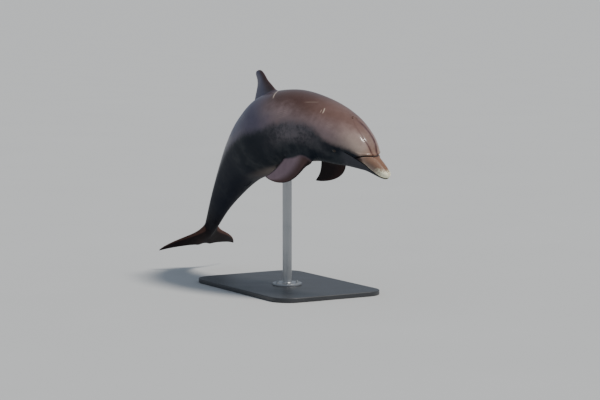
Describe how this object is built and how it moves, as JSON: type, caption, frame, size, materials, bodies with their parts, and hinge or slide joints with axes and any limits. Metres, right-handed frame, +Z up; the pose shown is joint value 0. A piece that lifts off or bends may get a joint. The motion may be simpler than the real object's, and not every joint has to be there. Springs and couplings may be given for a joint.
{
  "type": "bottlenose dolphin",
  "caption": "Life-size still model of a leaping bottlenose dolphin, arched with head and tail down, carried on a steel rod over a flat display base.",
  "frame": {"origin": "centre of the underside of the stand's base plate", "axes": "+Z up, +X the way the dolphin heads, +Y its left side"},
  "size_m": [2.2548, 0.78, 1.4115],
  "materials": {
    "skin_head": "smooth wet skin, beige grey, cream tip of the beak",
    "skin_body": "smooth wet skin, brown grey back, paler belly",
    "eye": "glossy dark brown",
    "base_paint": "board in satin charcoal paint",
    "stand_steel": "brushed",
    "cradle_rubber": "matte black"
  },
  "bodies": {
    "root": {"head": "skin_head", "beak_upper": "skin_head", "jaw_lower": "skin_head", "trunk_front": "skin_body", "trunk_middle": "skin_body", "trunk_rear": "skin_body", "tail_stock": "skin_body", "dorsal_fin": "skin_body", "flipper_left": "skin_body", "flipper_right": "skin_body", "fluke_left": "skin_body", "fluke_right": "skin_body", "eye_left": "eye", "eye_right": "eye", "stand_base": "base_paint", "stand_flange": "stand_steel", "stand_rod": "stand_steel", "stand_cradle": "cradle_rubber"}
  },
  "joints": []
}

#####

TASK INSTRUCTIONS => Reproduce all of the data exactly as given.

TASK ANSWER =>
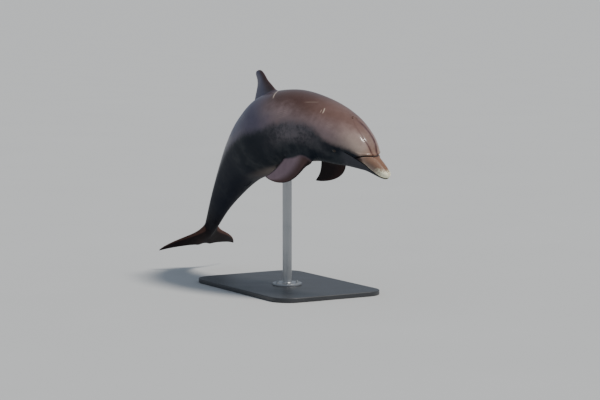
Describe how this object is built and how it moves, as JSON: type, caption, frame, size, materials, bodies with their parts, and hinge or slide joints with axes and any limits. Metres, right-handed frame, +Z up; the pose shown is joint value 0. A piece that lifts off or bends may get a joint. The motion may be simpler than the real object's, and not every joint has to be there. Springs and couplings may be given for a joint.
{
  "type": "bottlenose dolphin",
  "caption": "Life-size still model of a leaping bottlenose dolphin, arched with head and tail down, carried on a steel rod over a flat display base.",
  "frame": {"origin": "centre of the underside of the stand's base plate", "axes": "+Z up, +X the way the dolphin heads, +Y its left side"},
  "size_m": [2.2548, 0.78, 1.4115],
  "materials": {
    "skin_head": "smooth wet skin, beige grey, cream tip of the beak",
    "skin_body": "smooth wet skin, brown grey back, paler belly",
    "eye": "glossy dark brown",
    "base_paint": "board in satin charcoal paint",
    "stand_steel": "brushed",
    "cradle_rubber": "matte black"
  },
  "bodies": {
    "root": {"head": "skin_head", "beak_upper": "skin_head", "jaw_lower": "skin_head", "trunk_front": "skin_body", "trunk_middle": "skin_body", "trunk_rear": "skin_body", "tail_stock": "skin_body", "dorsal_fin": "skin_body", "flipper_left": "skin_body", "flipper_right": "skin_body", "fluke_left": "skin_body", "fluke_right": "skin_body", "eye_left": "eye", "eye_right": "eye", "stand_base": "base_paint", "stand_flange": "stand_steel", "stand_rod": "stand_steel", "stand_cradle": "cradle_rubber"}
  },
  "joints": []
}